■ Exercise instructions: Copy out the entries below in full and exactly.

Dataset records:

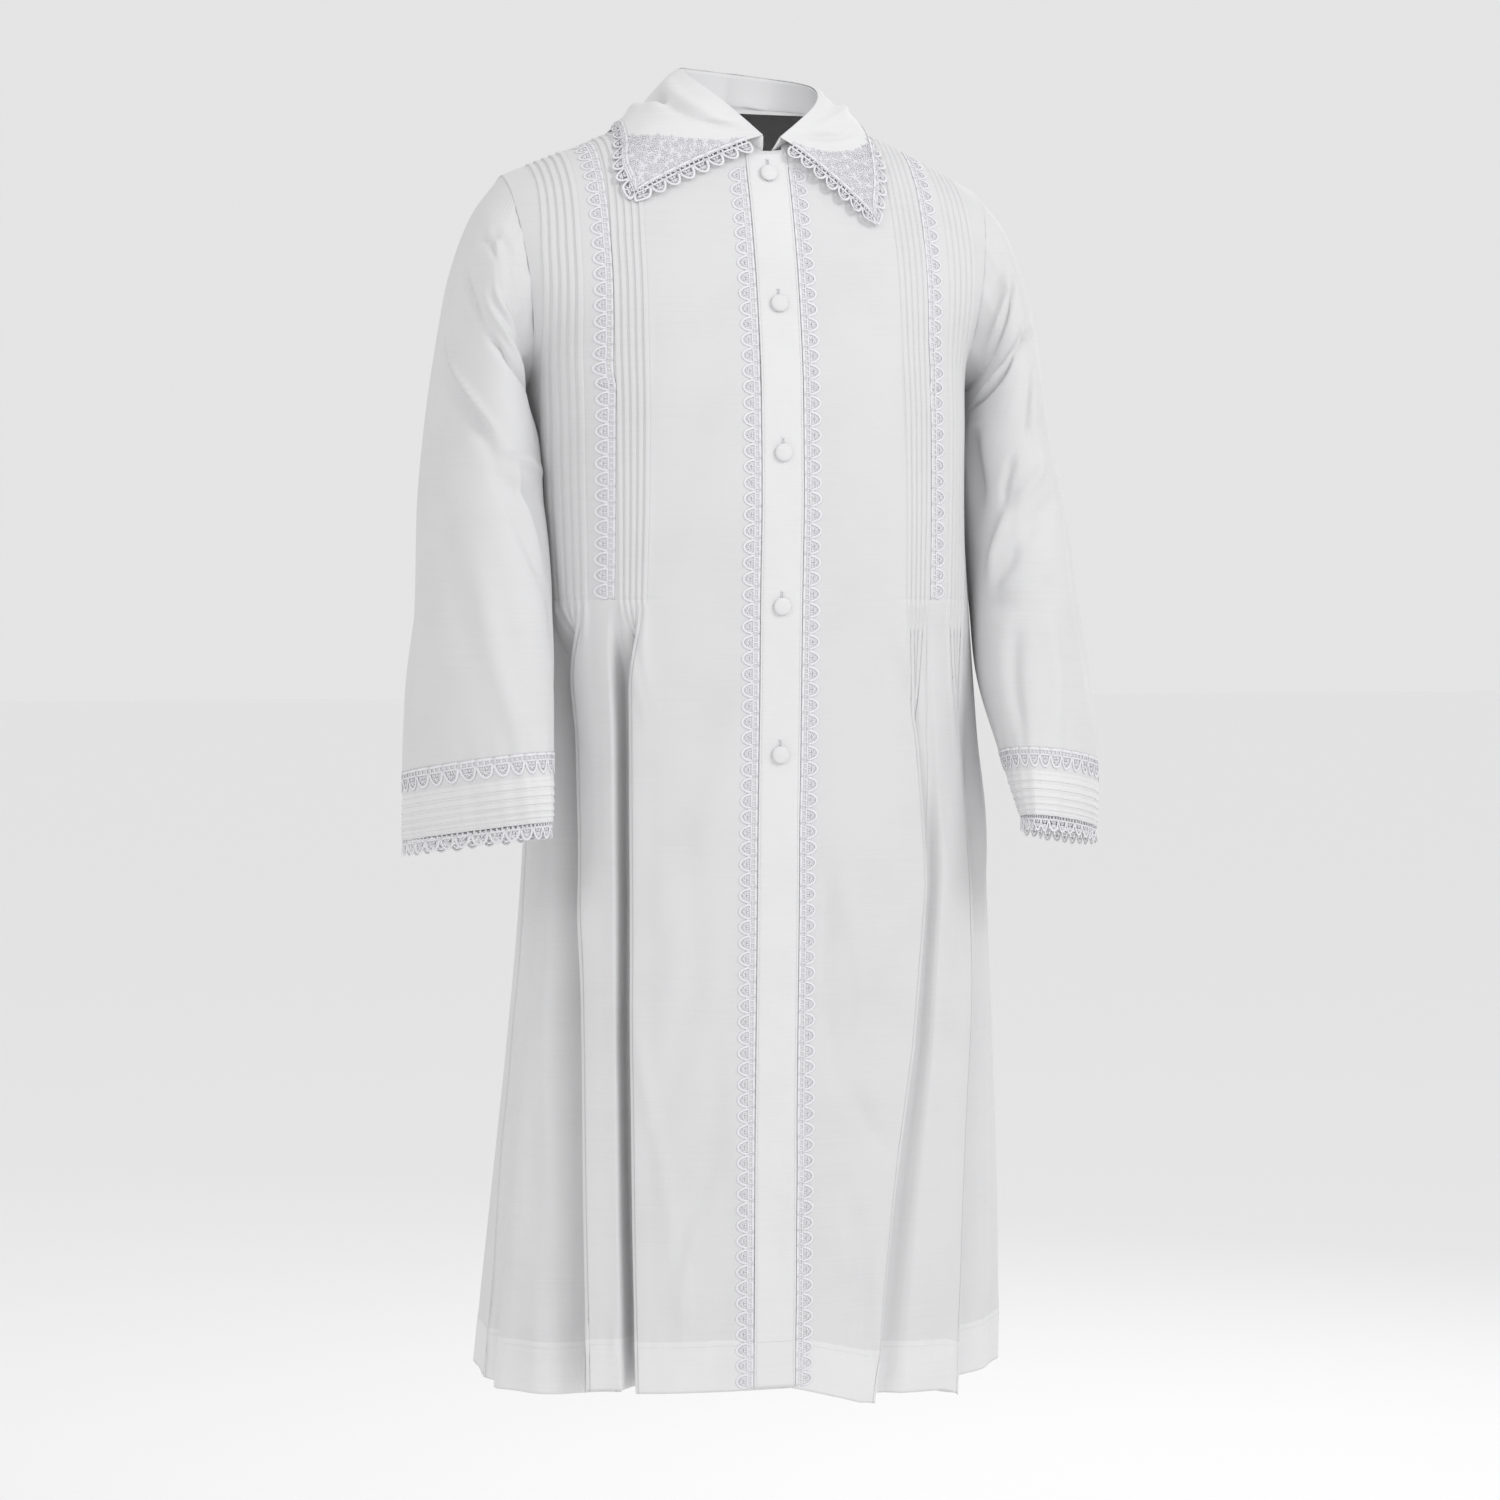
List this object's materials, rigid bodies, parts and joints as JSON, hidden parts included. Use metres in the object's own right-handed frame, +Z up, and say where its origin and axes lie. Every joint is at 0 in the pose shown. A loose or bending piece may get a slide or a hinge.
{
  "type": "kittel",
  "caption": "White knee-length kittel, worn and hollow: buttoned band between lace strips, pin tucks let into pleats, wide collar with lace corners, wide sleeves with lace and tucks.",
  "frame": {"origin": "on the body's centre line between the shoulders, level with the sides of the neck, where the garment rests on the wearer", "axes": "+Z up, the wearer faces -Y, and the wearer's left is at +X"},
  "size_m": [0.6582, 0.3526, 1.2239],
  "materials": {
    "cloth": "plain-woven white polyester and cotton voile, matt",
    "lace": "white cotton embroidery thread, matt",
    "buttons": "domed buttons covered in the same white cloth"
  },
  "bodies": {
    "root": {"front_right": "cloth", "front_left": "cloth", "back": "cloth", "sleeve_right": "cloth", "sleeve_left": "cloth", "button_band": "cloth", "collar": "cloth", "collar_stand": "cloth", "band_lace_right": "lace", "band_lace_left": "lace", "tuck_lace_right": "lace", "tuck_lace_left": "lace", "sleeve_lace_right": "lace", "sleeve_lace_left": "lace", "cuff_lace_right": "lace", "cuff_lace_left": "lace", "collar_corner_right": "lace", "collar_corner_left": "lace", "collar_lace_right": "lace", "collar_lace_left": "lace", "button_1": "buttons", "button_2": "buttons", "button_3": "buttons", "button_4": "buttons", "button_5": "buttons"}
  },
  "joints": []
}
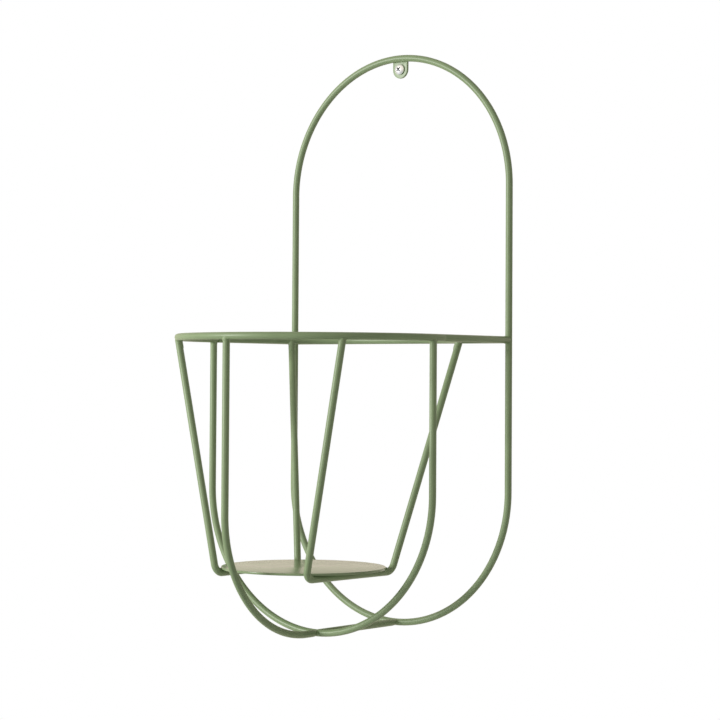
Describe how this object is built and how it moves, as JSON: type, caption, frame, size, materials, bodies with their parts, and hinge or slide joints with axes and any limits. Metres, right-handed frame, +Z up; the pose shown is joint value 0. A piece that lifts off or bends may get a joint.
{
  "type": "wall planter",
  "caption": "Wall-hung planter of welded round rod: an oval frame against the wall, a level pot ring, and a rod basket with a round base plate, hung from a screw through a small tab.",
  "frame": {"origin": "where the axis of the wall screw meets the wall's surface", "axes": "+Z up, +Y horizontally into the wall, +X to the right as seen from the room"},
  "size_m": [0.2482, 0.2771, 0.5101],
  "materials": {
    "sage_paint": "satin powder coat, sage green",
    "screw_steel": "bright zinc plate"
  },
  "bodies": {
    "root": {"wall_frame": "sage_paint", "pot_ring": "sage_paint", "arm_left": "sage_paint", "arm_right": "sage_paint", "crossbar": "sage_paint", "side_loop": "sage_paint", "front_loop": "sage_paint", "rear_tie": "sage_paint", "basket_wire_left": "sage_paint", "basket_wire_right": "sage_paint", "base_disc": "sage_paint", "hanging_tab": "sage_paint", "wall_screw": "screw_steel", "welds_ring": "sage_paint", "welds_frame": "sage_paint", "welds_base": "sage_paint"}
  },
  "joints": []
}
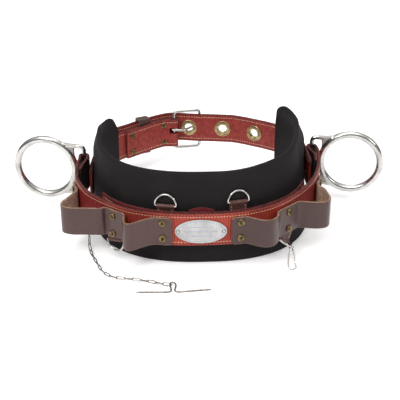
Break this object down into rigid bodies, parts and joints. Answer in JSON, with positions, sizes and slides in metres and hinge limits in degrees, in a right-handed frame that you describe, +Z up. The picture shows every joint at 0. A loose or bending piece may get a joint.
{
  "type": "lineman belt",
  "caption": "Leather work belt with a back pad, forged side rings, riveted tool loops, small tab rings, a chain with a peg, and a strap fastened by a pronged buckle.",
  "frame": {"origin": "centre of the bounding box's base, on the surface that the belt stands on", "axes": "+X to the wearer's right, +Y towards the buckle at the wearer's front, +Z up"},
  "size_m": [0.5191, 0.4018, 0.1215],
  "materials": {
    "pad_black": "matte",
    "red_leather": "satin, waxed",
    "brown_leather": "smooth satin",
    "plate": "satin",
    "bright_steel": "bright drawn and forged",
    "old_brass": "antique",
    "dark_steel": "dull"
  },
  "bodies": {
    "belt": {"arch_patch": "red_leather", "billet_rivet_far_bottom": "old_brass", "billet_rivet_far_top": "old_brass", "billet_rivet_near_bottom": "old_brass", "billet_rivet_near_top": "old_brass", "bottom_left_ring": "bright_steel", "bottom_left_tab": "brown_leather", "bottom_right_ring": "bright_steel", "bottom_right_tab": "brown_leather", "buckle_frame": "bright_steel", "buckle_prong": "bright_steel", "buckle_strap": "red_leather", "chain": "dark_steel", "chain_staple": "dark_steel", "grommet_1": "old_brass", "grommet_2": "old_brass", "grommet_3": "old_brass", "grommet_4": "old_brass", "grommet_5": "old_brass", "inner_belt": "red_leather", "keeper": "brown_leather", "nameplate": "plate", "outer_belt": "red_leather", "pad": "pad_black", "peg": "dark_steel", "plate_rivet_left": "bright_steel", "plate_rivet_right": "bright_steel", "snap_hook": "bright_steel", "tongue_strap": "red_leather", "tool_rivet_left_inner_bottom": "old_brass", "tool_rivet_left_inner_top": "old_brass", "tool_rivet_left_middle_bottom": "old_brass", "tool_rivet_left_middle_top": "old_brass", "tool_rivet_left_outer_bottom": "old_brass", "tool_rivet_left_outer_top": "old_brass", "tool_rivet_right_inner_bottom": "old_brass", "tool_rivet_right_inner_top": "old_brass", "tool_rivet_right_middle_bottom": "old_brass", "tool_rivet_right_middle_top": "old_brass", "tool_rivet_right_outer_bottom": "old_brass", "tool_rivet_right_outer_top": "old_brass", "tool_strap_left": "brown_leather", "tool_strap_right": "brown_leather", "top_left_ring": "bright_steel", "top_left_tab": "brown_leather", "top_right_ring": "bright_steel", "top_right_tab": "brown_leather"},
    "ring_left": {"ring_left": "bright_steel"},
    "ring_right": {"ring_right": "bright_steel"}
  },
  "joints": [
    {"name": "ring_left_swing", "type": "hinge", "parent": "belt", "child": "ring_left", "pos_m": [-0.1608, 0.0395, 0.058], "axis": [0, 0, 1], "range_deg": [-60, 30]},
    {"name": "ring_right_swing", "type": "hinge", "parent": "belt", "child": "ring_right", "pos_m": [0.1605, 0.0605, 0.058], "axis": [0, 0, 1], "range_deg": [-8, 60]}
  ]
}
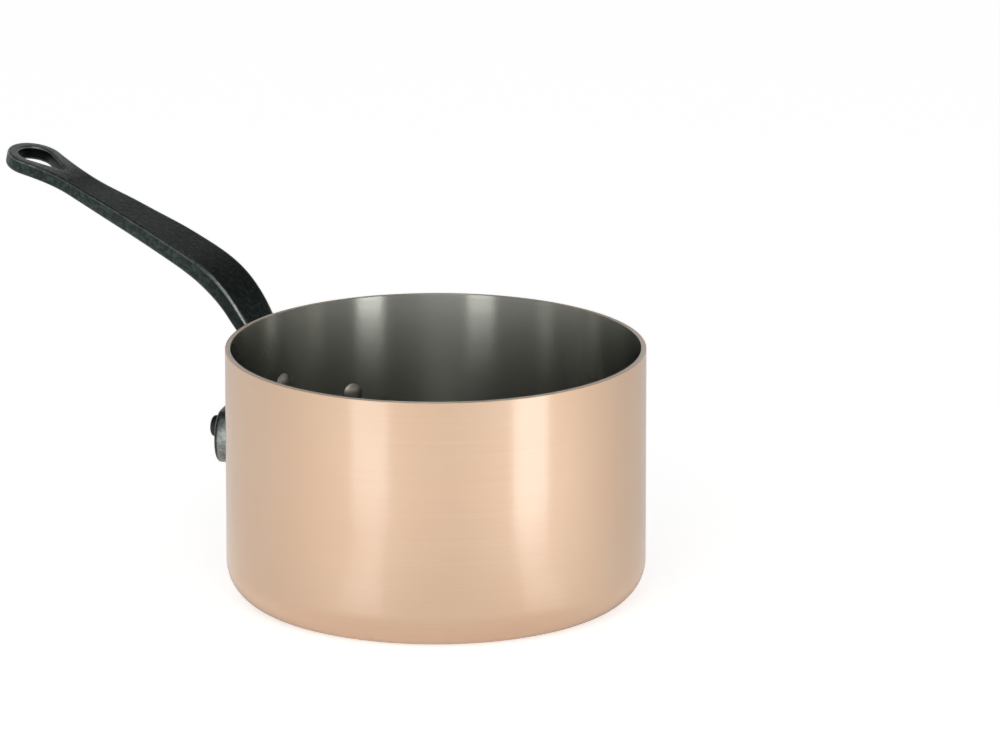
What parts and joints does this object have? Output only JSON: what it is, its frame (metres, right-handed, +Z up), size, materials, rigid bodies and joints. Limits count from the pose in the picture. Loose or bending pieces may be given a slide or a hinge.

■ Output below:
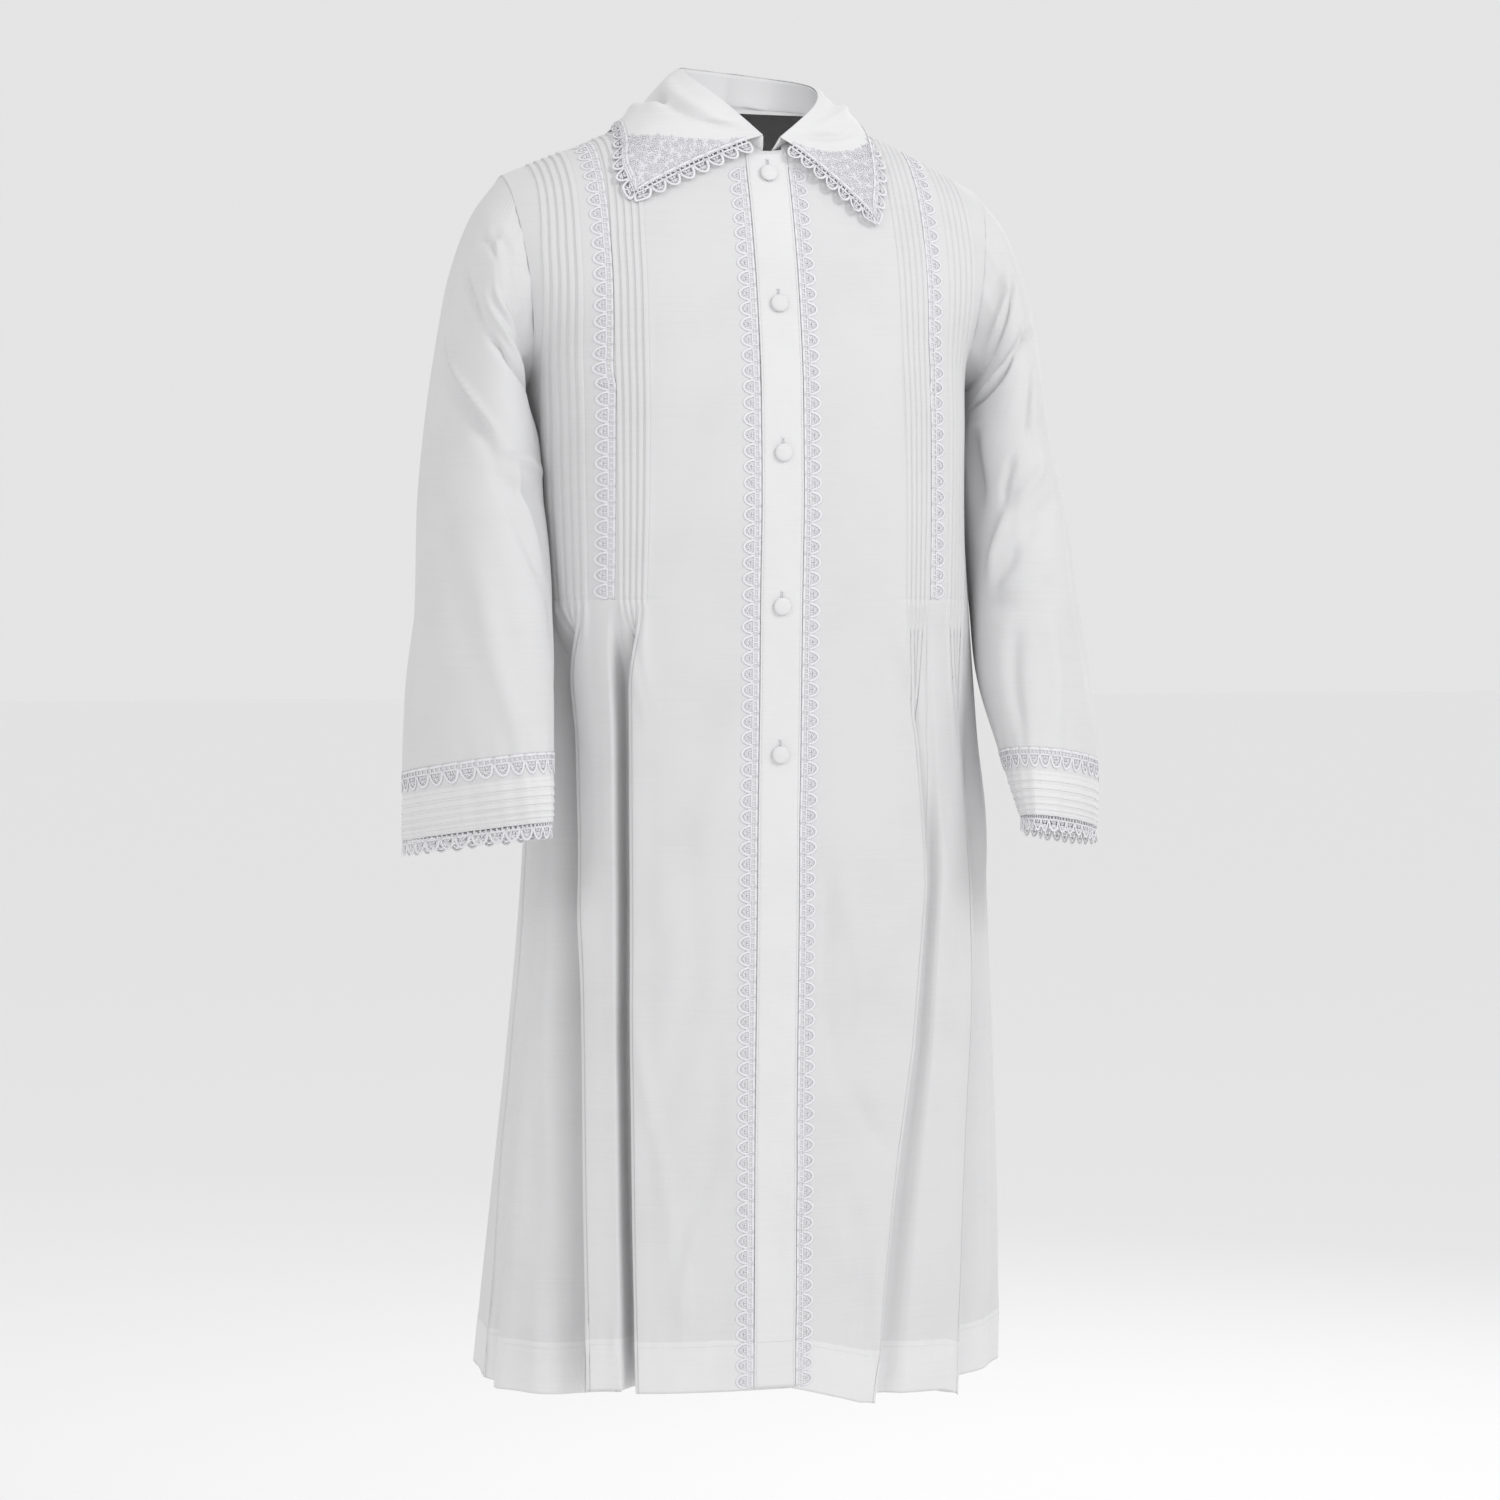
List this object's materials, rigid bodies, parts and joints as JSON, hidden parts included. Use metres in the object's own right-handed frame, +Z up, and say where its origin and axes lie. Every joint is at 0 in the pose shown. A loose or bending piece may get a slide or a hinge.
{
  "type": "kittel",
  "caption": "White knee-length kittel, worn and hollow: buttoned band between lace strips, pin tucks let into pleats, wide collar with lace corners, wide sleeves with lace and tucks.",
  "frame": {"origin": "on the body's centre line between the shoulders, level with the sides of the neck, where the garment rests on the wearer", "axes": "+Z up, the wearer faces -Y, and the wearer's left is at +X"},
  "size_m": [0.6582, 0.3526, 1.2239],
  "materials": {
    "cloth": "plain-woven white polyester and cotton voile, matt",
    "lace": "white cotton embroidery thread, matt",
    "buttons": "domed buttons covered in the same white cloth"
  },
  "bodies": {
    "root": {"front_right": "cloth", "front_left": "cloth", "back": "cloth", "sleeve_right": "cloth", "sleeve_left": "cloth", "button_band": "cloth", "collar": "cloth", "collar_stand": "cloth", "band_lace_right": "lace", "band_lace_left": "lace", "tuck_lace_right": "lace", "tuck_lace_left": "lace", "sleeve_lace_right": "lace", "sleeve_lace_left": "lace", "cuff_lace_right": "lace", "cuff_lace_left": "lace", "collar_corner_right": "lace", "collar_corner_left": "lace", "collar_lace_right": "lace", "collar_lace_left": "lace", "button_1": "buttons", "button_2": "buttons", "button_3": "buttons", "button_4": "buttons", "button_5": "buttons"}
  },
  "joints": []
}
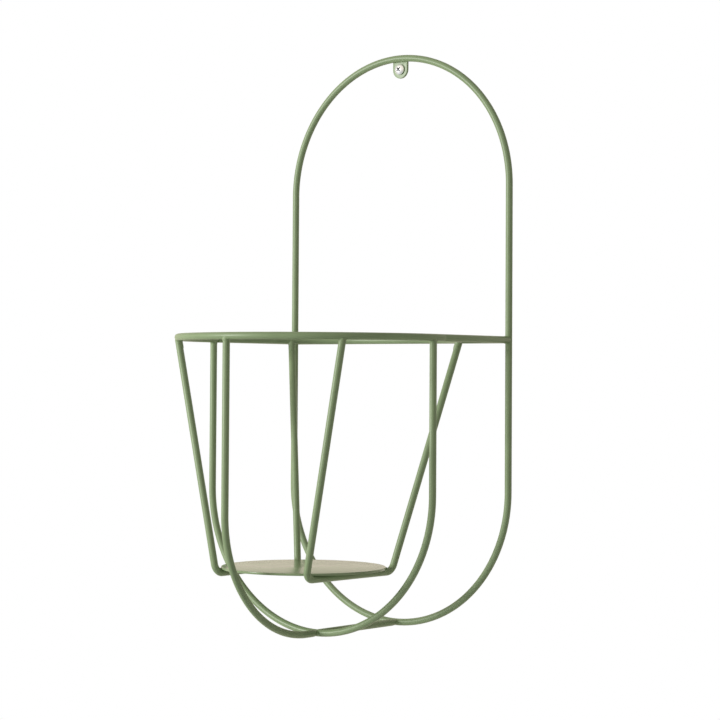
Describe how this object is built and how it moves, as JSON: type, caption, frame, size, materials, bodies with their parts, and hinge or slide joints with axes and any limits. Metres, right-handed frame, +Z up; the pose shown is joint value 0. A piece that lifts off or bends may get a joint.
{
  "type": "wall planter",
  "caption": "Wall-hung planter of welded round rod: an oval frame against the wall, a level pot ring, and a rod basket with a round base plate, hung from a screw through a small tab.",
  "frame": {"origin": "where the axis of the wall screw meets the wall's surface", "axes": "+Z up, +Y horizontally into the wall, +X to the right as seen from the room"},
  "size_m": [0.2482, 0.2771, 0.5101],
  "materials": {
    "sage_paint": "satin powder coat, sage green",
    "screw_steel": "bright zinc plate"
  },
  "bodies": {
    "root": {"wall_frame": "sage_paint", "pot_ring": "sage_paint", "arm_left": "sage_paint", "arm_right": "sage_paint", "crossbar": "sage_paint", "side_loop": "sage_paint", "front_loop": "sage_paint", "rear_tie": "sage_paint", "basket_wire_left": "sage_paint", "basket_wire_right": "sage_paint", "base_disc": "sage_paint", "hanging_tab": "sage_paint", "wall_screw": "screw_steel", "welds_ring": "sage_paint", "welds_frame": "sage_paint", "welds_base": "sage_paint"}
  },
  "joints": []
}
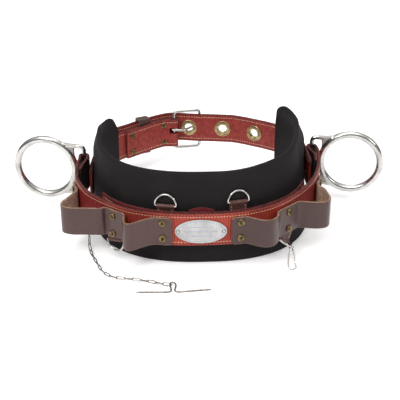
Break this object down into rigid bodies, parts and joints. Answer in JSON, with positions, sizes and slides in metres and hinge limits in degrees, in a right-handed frame that you describe, +Z up. The picture shows every joint at 0. A loose or bending piece may get a joint.
{
  "type": "lineman belt",
  "caption": "Leather work belt with a back pad, forged side rings, riveted tool loops, small tab rings, a chain with a peg, and a strap fastened by a pronged buckle.",
  "frame": {"origin": "centre of the bounding box's base, on the surface that the belt stands on", "axes": "+X to the wearer's right, +Y towards the buckle at the wearer's front, +Z up"},
  "size_m": [0.5191, 0.4018, 0.1215],
  "materials": {
    "pad_black": "matte",
    "red_leather": "satin, waxed",
    "brown_leather": "smooth satin",
    "plate": "satin",
    "bright_steel": "bright drawn and forged",
    "old_brass": "antique",
    "dark_steel": "dull"
  },
  "bodies": {
    "belt": {"arch_patch": "red_leather", "billet_rivet_far_bottom": "old_brass", "billet_rivet_far_top": "old_brass", "billet_rivet_near_bottom": "old_brass", "billet_rivet_near_top": "old_brass", "bottom_left_ring": "bright_steel", "bottom_left_tab": "brown_leather", "bottom_right_ring": "bright_steel", "bottom_right_tab": "brown_leather", "buckle_frame": "bright_steel", "buckle_prong": "bright_steel", "buckle_strap": "red_leather", "chain": "dark_steel", "chain_staple": "dark_steel", "grommet_1": "old_brass", "grommet_2": "old_brass", "grommet_3": "old_brass", "grommet_4": "old_brass", "grommet_5": "old_brass", "inner_belt": "red_leather", "keeper": "brown_leather", "nameplate": "plate", "outer_belt": "red_leather", "pad": "pad_black", "peg": "dark_steel", "plate_rivet_left": "bright_steel", "plate_rivet_right": "bright_steel", "snap_hook": "bright_steel", "tongue_strap": "red_leather", "tool_rivet_left_inner_bottom": "old_brass", "tool_rivet_left_inner_top": "old_brass", "tool_rivet_left_middle_bottom": "old_brass", "tool_rivet_left_middle_top": "old_brass", "tool_rivet_left_outer_bottom": "old_brass", "tool_rivet_left_outer_top": "old_brass", "tool_rivet_right_inner_bottom": "old_brass", "tool_rivet_right_inner_top": "old_brass", "tool_rivet_right_middle_bottom": "old_brass", "tool_rivet_right_middle_top": "old_brass", "tool_rivet_right_outer_bottom": "old_brass", "tool_rivet_right_outer_top": "old_brass", "tool_strap_left": "brown_leather", "tool_strap_right": "brown_leather", "top_left_ring": "bright_steel", "top_left_tab": "brown_leather", "top_right_ring": "bright_steel", "top_right_tab": "brown_leather"},
    "ring_left": {"ring_left": "bright_steel"},
    "ring_right": {"ring_right": "bright_steel"}
  },
  "joints": [
    {"name": "ring_left_swing", "type": "hinge", "parent": "belt", "child": "ring_left", "pos_m": [-0.1608, 0.0395, 0.058], "axis": [0, 0, 1], "range_deg": [-60, 30]},
    {"name": "ring_right_swing", "type": "hinge", "parent": "belt", "child": "ring_right", "pos_m": [0.1605, 0.0605, 0.058], "axis": [0, 0, 1], "range_deg": [-8, 60]}
  ]
}
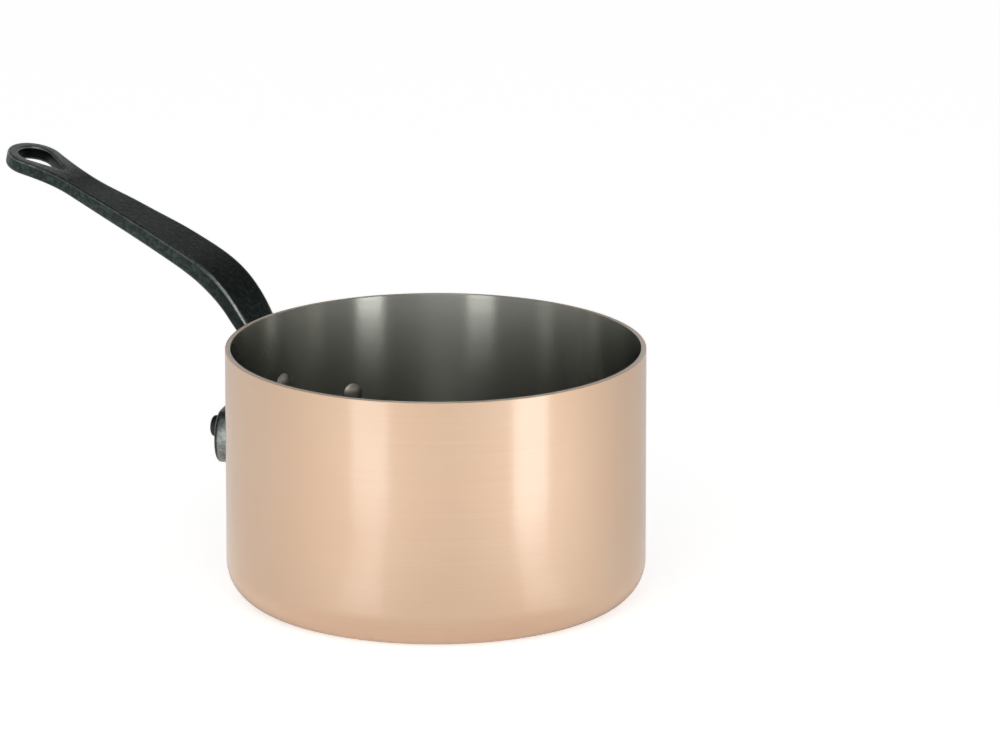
What parts and joints does this object have? Output only JSON: what it is, its frame (metres, right-handed, +Z up), size, materials, rigid bodies and joints. Limits count from the pose in the picture. Loose or bending pieces may be given a slide or a hinge.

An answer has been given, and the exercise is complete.